Keshav Ramaswami has had multiple interests since childhood, and through design he is figuring out ways to explore them all.
The Kansas native began playing guitar when he was five. As he grew up, he became fascinated by biomolecular research and in particular, HSP-90, a simplex virus. During freshman year of high school, he was selected as one of the top 40 young scientists in the nation to go to Washington, D.C., as part of a competition sponsored by the Discovery Channel.
"I've always tried to keep my feet in a series of disciplines since I was a kid--I've always been interested in multiple things simultaneously in pursuit of a synthesis of all of them,” he said.
This personality trait was unmistakable in the winning project he submitted for the 2015 Bill Moggridge Award. At that time, he was a fourth-year architecture student at Pratt Institute, and his project explored algorithmic systems based on slime mold, as well as different kinds of natural growth patterns. He utilized that as a means of “structural optimization,” looking at more complex, ornamental, and even synthetically bio-mimetic structural organization in the creation of a building.
The other piece of his project included the role of transit and the energetic processes it can bring to a building, as well as audiovisual components through theater, art, and music.
“The award meant a lot to me because I utilized my interests in biology and research, as well as music … to kind of inflect it in different ways,” said Ramaswami, who completed the project under the direction of his academic advisor, Dagmar Richter.
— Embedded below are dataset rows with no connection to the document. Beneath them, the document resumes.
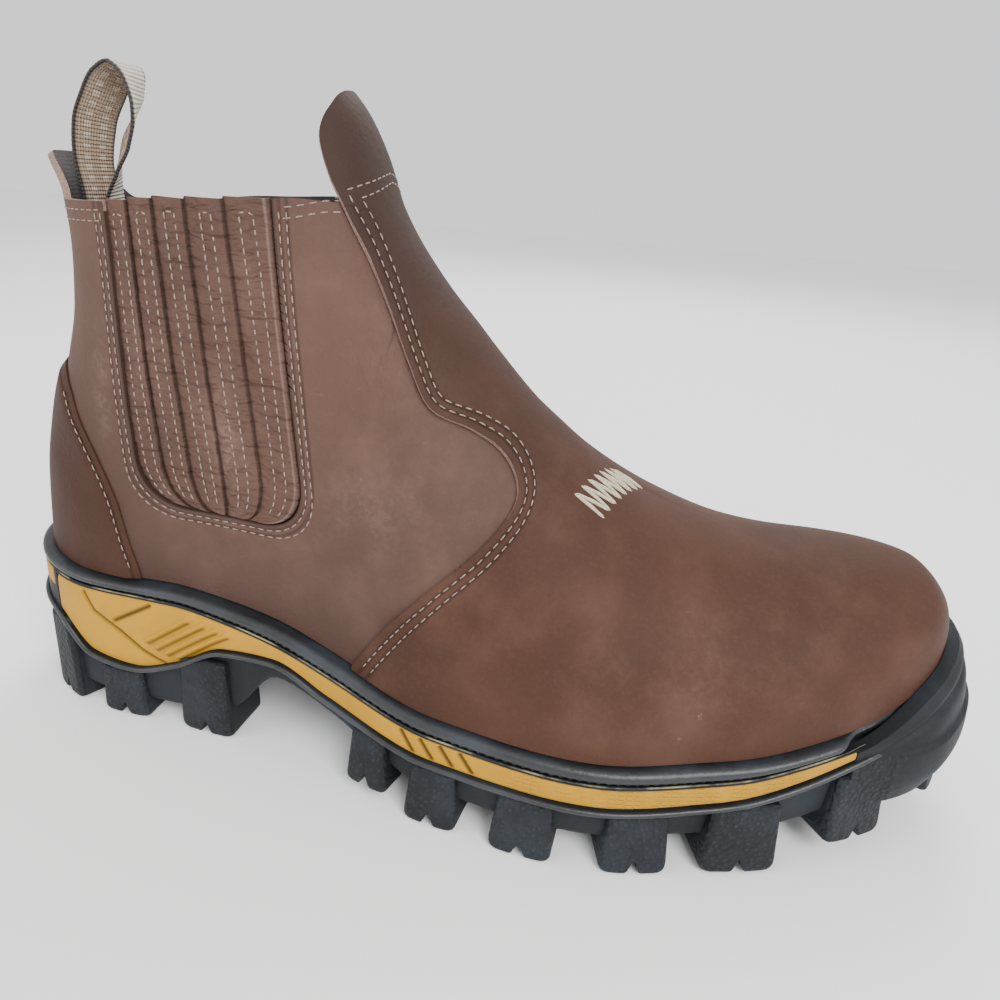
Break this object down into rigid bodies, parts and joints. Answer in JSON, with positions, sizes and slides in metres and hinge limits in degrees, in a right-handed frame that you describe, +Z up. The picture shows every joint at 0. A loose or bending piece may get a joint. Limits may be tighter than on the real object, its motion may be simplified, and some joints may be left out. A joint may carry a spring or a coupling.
{
  "type": "work boot",
  "caption": "Ankle-high pull-on leather work boot with pleated elastic side panels, a webbing pull loop and a lugged rubber sole, for the right foot.",
  "frame": {"origin": "on the floor, under the middle of the boot's overall length and width", "axes": "+X along the boot to the toe, +Y to the inner side of the foot, +Z up"},
  "size_m": [0.3112, 0.1164, 0.2036],
  "materials": {
    "sole_rubber": "matt black moulded rubber, lightly dusty",
    "welt_rubber": "smooth black rubber bead with a soft shine",
    "band_rubber": "ochre moulded rubber with a fine relief",
    "leather": "dark brown oiled nubuck, matt with a worn nap",
    "panel_leather": "dark brown split leather in flat stitched pleats",
    "footbed": "dark cloth-covered footbed",
    "webbing": "tan woven webbing with dark edges"
  },
  "bodies": {
    "root": {"outsole": "sole_rubber", "band_outer": "band_rubber", "band_inner": "band_rubber", "band_back": "band_rubber", "welt": "welt_rubber", "insole": "footbed", "upper": "leather", "vamp": "leather", "counter": "leather", "gusset_outer": "panel_leather", "gusset_inner": "panel_leather", "pull_loop": "webbing"}
  },
  "joints": []
}
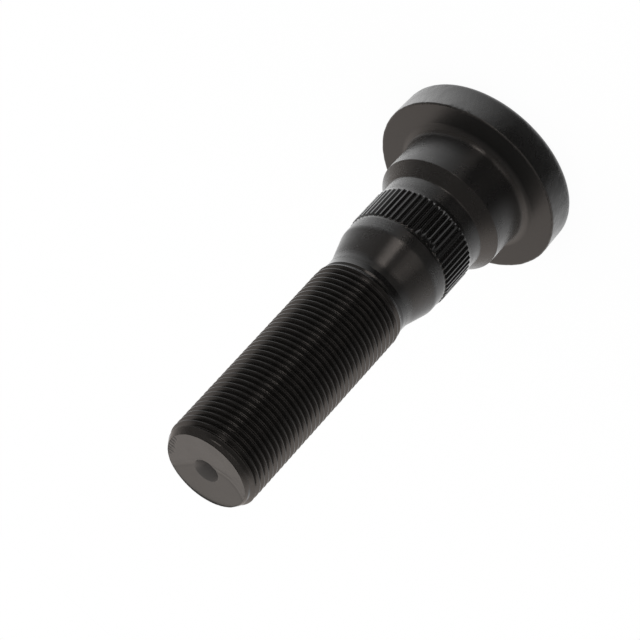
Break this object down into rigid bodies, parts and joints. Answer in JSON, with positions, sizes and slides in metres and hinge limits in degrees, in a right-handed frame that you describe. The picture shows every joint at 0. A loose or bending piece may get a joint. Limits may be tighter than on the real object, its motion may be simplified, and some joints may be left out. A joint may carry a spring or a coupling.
{
  "type": "wheel stud",
  "caption": "Black forged steel wheel stud: a round head, a pilot boss, a serrated press-in shank and a long fine thread.",
  "frame": {"origin": "centre of the head's flat back face, the lowest point of the stud, which stands on its head", "axes": "+Z along the stud's axis from the head to the threaded tip; it is turned, so X and Y are free"},
  "size_m": [0.0444, 0.0444, 0.1034],
  "materials": {
    "phosphated_steel": "black phosphated and oiled, turned on the shank and as forged round the head"
  },
  "bodies": {
    "root": {"wheel_stud": "phosphated_steel"}
  },
  "joints": []
}
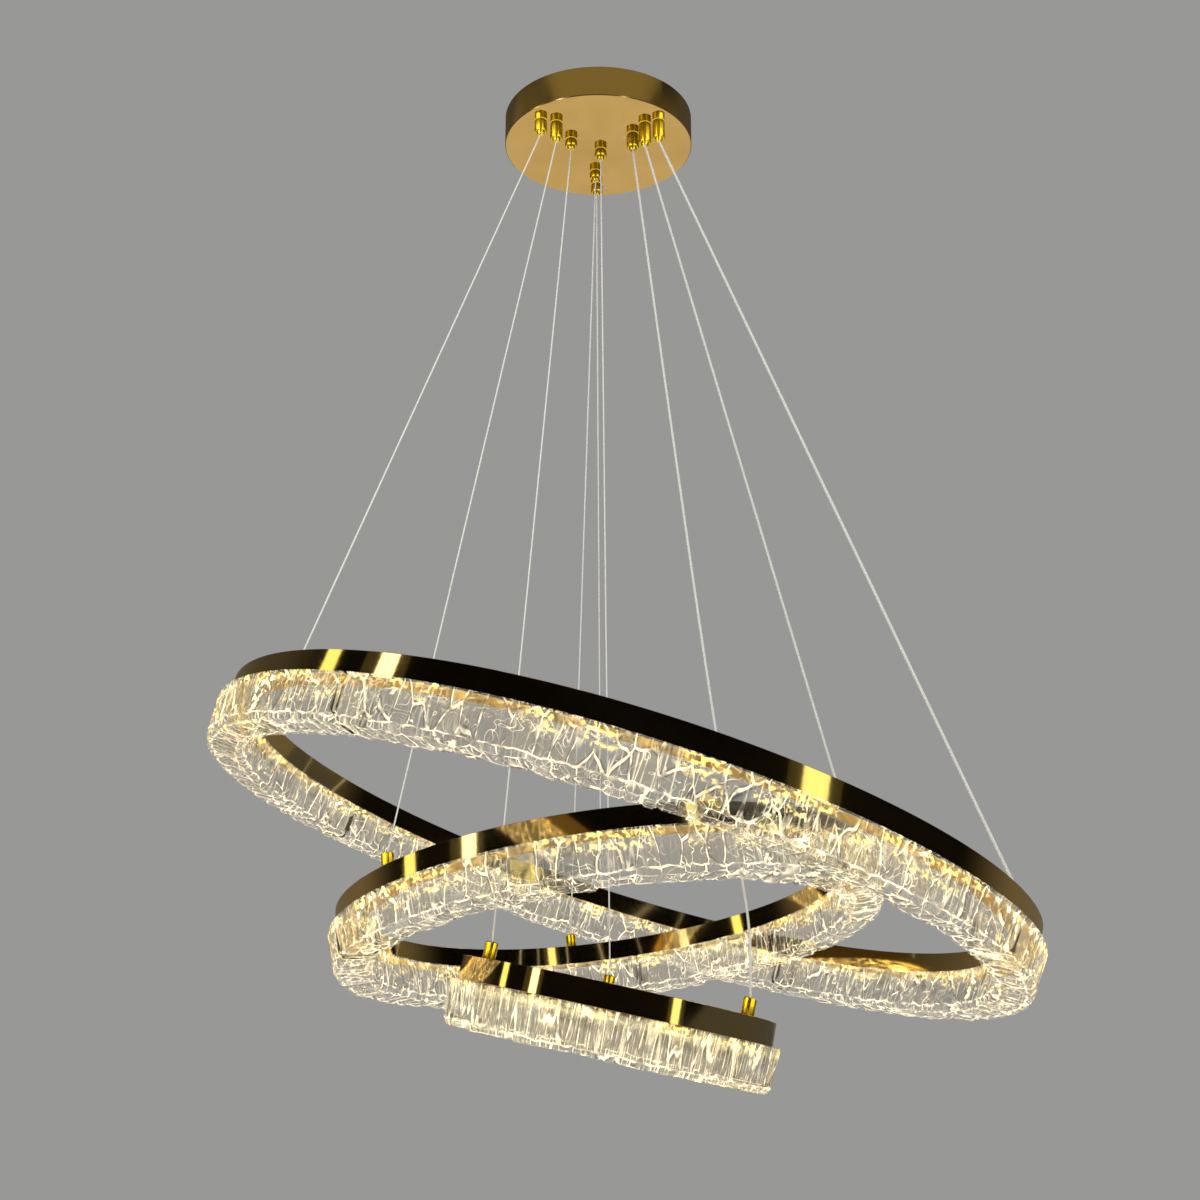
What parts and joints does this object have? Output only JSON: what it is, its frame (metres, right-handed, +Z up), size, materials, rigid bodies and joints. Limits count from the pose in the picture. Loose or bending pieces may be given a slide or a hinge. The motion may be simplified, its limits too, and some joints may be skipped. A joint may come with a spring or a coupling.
{
  "type": "ring chandelier",
  "caption": "Ceiling pendant of tilted, interlaced gold gutter rings that light ice-cut clear acrylic below them, hung on wires from a shallow round canopy.",
  "frame": {"origin": "centre of the ceiling face, on top of the bracket inside the canopy", "axes": "+Z up towards the ceiling, +Y away from the front view, +X to the right of the front view"},
  "size_m": [0.7638, 0.7855, 0.9936],
  "materials": {
    "canopy_gold": "gold-coloured plating on sheet steel, mirror-polished wall, satin face",
    "plated_steel": "zinc-plated",
    "screw_steel": "gold-coloured",
    "driver_case": "matt white",
    "terminal_plastic": "natural nylon",
    "clamp_plastic": "matt white",
    "nut_brass": "bright",
    "gripper_brass": "polished gold-coloured",
    "nose_brass": "polished gold-coloured",
    "ferrule_brass": "polished gold-coloured",
    "wire_jacket": "clear jacket over plated wire",
    "wire_steel": "bright stranded steel",
    "ring_gold": "gold-coloured plating on sheet steel, mirror-polished",
    "led_board": "white solder mask",
    "led_chip": "warm-white light source",
    "ice_acrylic": "clear cast acrylic with ice-cut facets"
  },
  "bodies": {
    "canopy": {"cable_clamp": "clamp_plastic", "canopy_cover": "canopy_gold", "canopy_grub_screws": "screw_steel", "ceiling_bracket": "plated_steel", "gripper_large_far": "gripper_brass", "gripper_large_left": "gripper_brass", "gripper_large_right": "gripper_brass", "gripper_medium_far": "gripper_brass", "gripper_medium_left": "gripper_brass", "gripper_medium_right": "gripper_brass", "gripper_nuts": "nut_brass", "gripper_small_far": "gripper_brass", "gripper_small_left": "gripper_brass", "gripper_small_right": "gripper_brass", "led_driver": "driver_case", "terminal_block": "terminal_plastic", "wire_large_far": "wire_steel", "wire_large_left": "wire_steel", "wire_large_right": "wire_jacket", "wire_medium_far": "wire_steel", "wire_medium_left": "wire_steel", "wire_medium_right": "wire_jacket", "wire_small_far": "wire_steel", "wire_small_left": "wire_steel", "wire_small_right": "wire_jacket", "wire_tails": "wire_jacket"},
    "large_ring": {"large_ring_channel": "ring_gold", "large_ring_crystal_arc_1": "ice_acrylic", "large_ring_crystal_arc_2": "ice_acrylic", "large_ring_crystal_arc_3": "ice_acrylic", "large_ring_crystal_arc_4": "ice_acrylic", "large_ring_ferrule_nuts": "nut_brass", "large_ring_ferrules": "ferrule_brass", "large_ring_led_board": "led_board", "large_ring_led_chips": "led_chip"},
    "medium_ring": {"medium_ring_channel": "ring_gold", "medium_ring_crystal_arc_1": "ice_acrylic", "medium_ring_crystal_arc_2": "ice_acrylic", "medium_ring_crystal_arc_3": "ice_acrylic", "medium_ring_ferrule_nuts": "nut_brass", "medium_ring_ferrules": "ferrule_brass", "medium_ring_led_board": "led_board", "medium_ring_led_chips": "led_chip"},
    "small_ring": {"small_ring_channel": "ring_gold", "small_ring_crystal_arc_1": "ice_acrylic", "small_ring_crystal_arc_2": "ice_acrylic", "small_ring_ferrule_nuts": "nut_brass", "small_ring_ferrules": "ferrule_brass", "small_ring_led_board": "led_board", "small_ring_led_chips": "led_chip"},
    "release_nose_large_far_body": {"release_nose_large_far": "nose_brass"},
    "release_nose_large_left_body": {"release_nose_large_left": "nose_brass"},
    "release_nose_large_right_body": {"release_nose_large_right": "nose_brass"},
    "release_nose_medium_far_body": {"release_nose_medium_far": "nose_brass"},
    "release_nose_medium_left_body": {"release_nose_medium_left": "nose_brass"},
    "release_nose_medium_right_body": {"release_nose_medium_right": "nose_brass"},
    "release_nose_small_far_body": {"release_nose_small_far": "nose_brass"},
    "release_nose_small_left_body": {"release_nose_small_left": "nose_brass"},
    "release_nose_small_right_body": {"release_nose_small_right": "nose_brass"}
  },
  "joints": [
    {"name": "large_ring_height", "type": "slide", "parent": "canopy", "child": "large_ring", "axis": [0, 0, 1], "range_m": [0, 0.25], "deforming": ["wire_large_left", "wire_large_right", "wire_large_far"]},
    {"name": "medium_ring_height", "type": "slide", "parent": "canopy", "child": "medium_ring", "axis": [0, 0, 1], "range_m": [0, 0.12], "deforming": ["wire_medium_left", "wire_medium_right", "wire_medium_far"]},
    {"name": "small_ring_height", "type": "slide", "parent": "canopy", "child": "small_ring", "axis": [0, 0, 1], "range_m": [0, 0.05], "deforming": ["wire_small_left", "wire_small_right", "wire_small_far"]},
    {"name": "release_large_left", "type": "slide", "parent": "canopy", "child": "release_nose_large_left_body", "axis": [0, 0, 1], "range_m": [0, 0.0018], "stiffness_N_per_m": 600, "springref_m": -0.004},
    {"name": "release_large_right", "type": "slide", "parent": "canopy", "child": "release_nose_large_right_body", "axis": [0, 0, 1], "range_m": [0, 0.0018], "stiffness_N_per_m": 600, "springref_m": -0.004},
    {"name": "release_large_far", "type": "slide", "parent": "canopy", "child": "release_nose_large_far_body", "axis": [0, 0, 1], "range_m": [0, 0.0018], "stiffness_N_per_m": 600, "springref_m": -0.004},
    {"name": "release_medium_left", "type": "slide", "parent": "canopy", "child": "release_nose_medium_left_body", "axis": [0, 0, 1], "range_m": [0, 0.0018], "stiffness_N_per_m": 600, "springref_m": -0.004},
    {"name": "release_medium_right", "type": "slide", "parent": "canopy", "child": "release_nose_medium_right_body", "axis": [0, 0, 1], "range_m": [0, 0.0018], "stiffness_N_per_m": 600, "springref_m": -0.004},
    {"name": "release_medium_far", "type": "slide", "parent": "canopy", "child": "release_nose_medium_far_body", "axis": [0, 0, 1], "range_m": [0, 0.0018], "stiffness_N_per_m": 600, "springref_m": -0.004},
    {"name": "release_small_left", "type": "slide", "parent": "canopy", "child": "release_nose_small_left_body", "axis": [0, 0, 1], "range_m": [0, 0.0018], "stiffness_N_per_m": 600, "springref_m": -0.004},
    {"name": "release_small_right", "type": "slide", "parent": "canopy", "child": "release_nose_small_right_body", "axis": [0, 0, 1], "range_m": [0, 0.0018], "stiffness_N_per_m": 600, "springref_m": -0.004},
    {"name": "release_small_far", "type": "slide", "parent": "canopy", "child": "release_nose_small_far_body", "axis": [0, 0, 1], "range_m": [0, 0.0018], "stiffness_N_per_m": 600, "springref_m": -0.004}
  ]
}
“She really pushed me to figure out new ways to push myself in terms of the algorithmic and computational strategies I was employing for some of the architectural proposals,” he said.
The project, as well as most things Ramaswami is interested in, falls under the category of "computational design." That basically means using algorithmic, mathematical, or automated systems to compute complex geometry, shapes, and forms to achieve more precise and/or meaningful design expressions, he said.
Ramaswami graduated with a bachelor’s degree in architecture in 2016 after powering through on his thesis most of the academic year. The scholarship money he earned as part of the Bill Moggridge Award was helpful in funding his thesis research.
“The award was important in catalyzing how I saw my last year,” he said.
Regardless, he said he continues to find inspiration simply by looking around and trying to learn as much as possible. As a designer, his work focuses on incorporating sound, notation, language, and music into the syntax of architectural expression.
“I think too often we hear the cliché, ‘Architecture is frozen music,’” he said. “I think that needs to be taken head on and we need to start designing music the same way.”
Keshav is currently working at Morphosis Architects in Culver City, California.